Much is being said about how quickly the Senate should act on President Obama’s nominee to the US Supreme Court, Judge Merrick Garland. Just as the president has discretion in choosing a nominee for a vacant seat, so the Senate also has discretion in determining the speed with which it performs its role to vote on the nominee.
The Constitution sets no timetable. But it seems clear that the Garland nomination now fully embodies a politicization of the nomination process, something that can be seen in Senate votes regarding the current justices.
In 1986 Justice Antonin Scalia, whose death created the vacant seat, was confirmed by a 98-to-0 vote of the Senate. And it must be generally agreed that he was not a “compromise” or middle-of-the-road candidate but a justice with a strong conservative bent. Yet senators from both parties unanimously allowed then-President Ronald Reagan to appoint a justice whose views were compatible with his own.
In 1993, President Bill Clinton nominated Ruth Bader Ginsburg, generally considered to be a liberal jurist. The Senate agreed that she was qualified for the post and by a vote of 96 to 3 allowed Mr. Clinton to appoint a justice with views compatible with his own.
But more recent nominees have fared less well. President George W. Bush’s nominee, Samuel A. Alito Jr., was confirmed 52 to 48. Mr. Obama’s first nominee, Sonia Sotomayor, was approved by just 69 to 31, and his second previous nominee, Elana Kagan, by 63 to 37.
In a speech given at a Boston law school only days before Justice Scalia’s death, Chief Justice John Roberts bemoaned the politicization of the nomination process. Referring to recent Senate votes on Supreme Court nominees, Chief Justice Roberts said “the votes were, I think, strictly on party lines for the last three of them, or close to it, and that doesn’t make any sense. That suggests to me that the process is being used for something other than ensuring the qualifications of the nominees.”
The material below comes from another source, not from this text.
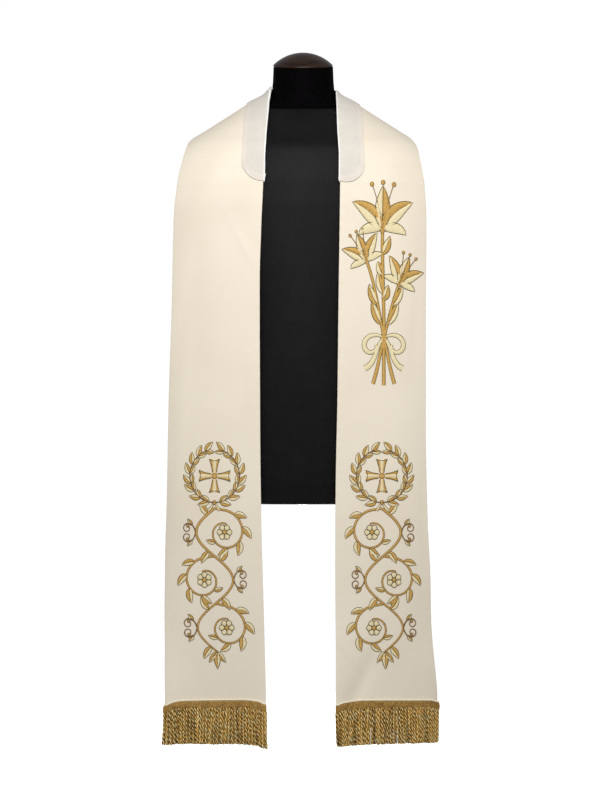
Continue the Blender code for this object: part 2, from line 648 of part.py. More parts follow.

He also reminded his audience that the court does not consider itself to be a collection of party loyalists.
“We don’t work as Democrats or Republicans,” said Roberts, who was appointed by Republican President George W. Bush, “and I think it’s a very unfortunate impression the public might get from the confirmation process.”
Does placing emphasis on legal competence rather political viewpoints mean that the Senate is no more than a rubber stamp for a president? Hardly. As Jonathan Chait points out in New York magazine, “the Senate has withheld its consent from nominees deemed too extreme” in their views. But what is happening now, he says, seems to be a full-on “blanket opposition to any nominee from the opposing party.”
In theory, if the majority party in the Senate is from one party, and the president from the other, the Senate could continue to stall until the next election to see if a nominee might be more to its liking. In this scenario the Supreme Court could go years without a full roster of justices, perhaps tied up in a series of 4-to-4 decisions. In this highly politicized environment appointments to the court would be possible only when the presidency and the Senate majority were held by the same party.
Traditionally the office of president has been given some deference in selecting a person for the nation’s highest court. That era seems to be over as ideological conformity and power politics take over.
Members of the Senate, and American citizens, need to think deeply about whether this change improves or diminishes the nomination process and the future of the Supreme Court.